The enable function creates an initial state object and associates it with the current event’s id via a state map. When the init callback is invoked, this state is copied across from the original event id (which is the trigger), to the new event id. The destroy and promiseResolve callbacks simply remove the id from the state map. Finally, the getContext function provides a way to retrieve the state associated with the current execution context.

Here’s how the above context module can be used to replace the global mutable state in the simple ‘logging’ lambda function example:

const { getContext, enable } = require("./context"); const logMessage = msg => { console.log(msg); const context = getContext(); if (!context.log) { context.log = []; } context.log.push(msg);
}; const getMessages = () => JSON.stringify(getContext().log); const pause = ms => new Promise(resolve => setTimeout(resolve, ms)); module.exports.hello = async () => enable(async () => { logMessage("test 1"); await pause(1000); logMessage("test 2"); await pause(1000); return getMessages(); });

The lambda function is wrapped in the enable function, which initialises the context. Within the logMessage function this same context is obtained (without the need to store it locally, or pass it as an argument to the function), and a log property added, which is used to store the log messages. Finally, the getMessages function retrieves these logged messages, which are returned by the lambda function.

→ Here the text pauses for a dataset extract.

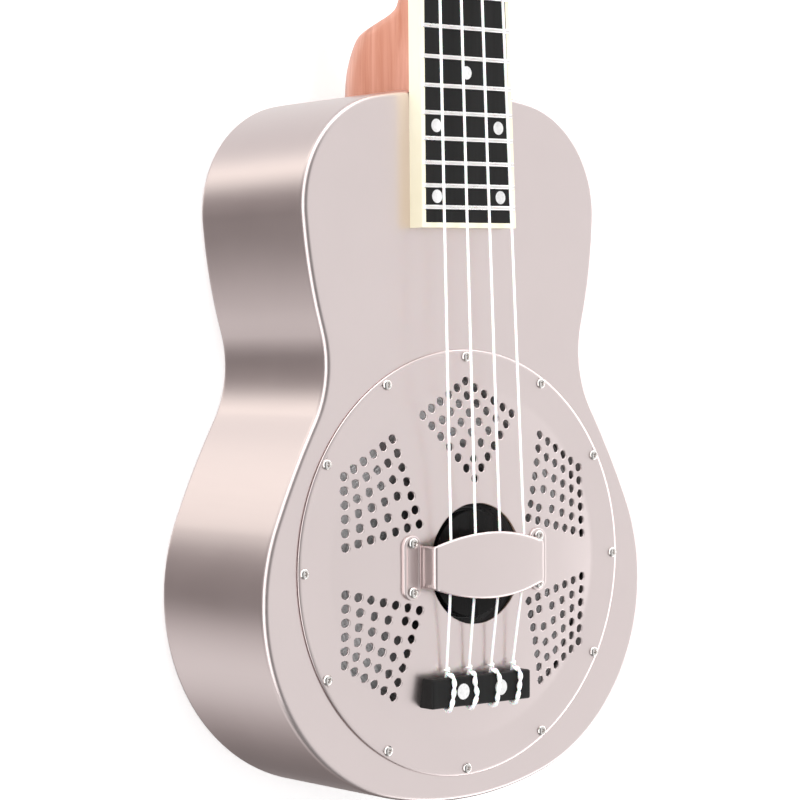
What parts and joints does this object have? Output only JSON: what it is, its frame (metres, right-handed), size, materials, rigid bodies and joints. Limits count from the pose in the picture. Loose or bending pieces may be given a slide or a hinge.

When deployed to AWS, this lambda function now behaves as expected. No matter how many times it is invoked, the state does not ‘leak’ from one execution to the next:

$ serverless invoke --function hello
"[\"test 1\",\"test 2\"]"

Clearly this is quite a contrived example, however, this technique could prove quite useful for more complex cases, with code spread across multiple files / modules.

I’m going to be giving this a try on the cla-bot to see how it works in practice. Considering that this is an experimental API, and I am using it to create global state, I want to keep an eye on how it works in production (in my case, I’m logging the state map so that I can check for memory leaks).

Perhaps you might find a use for this technique too?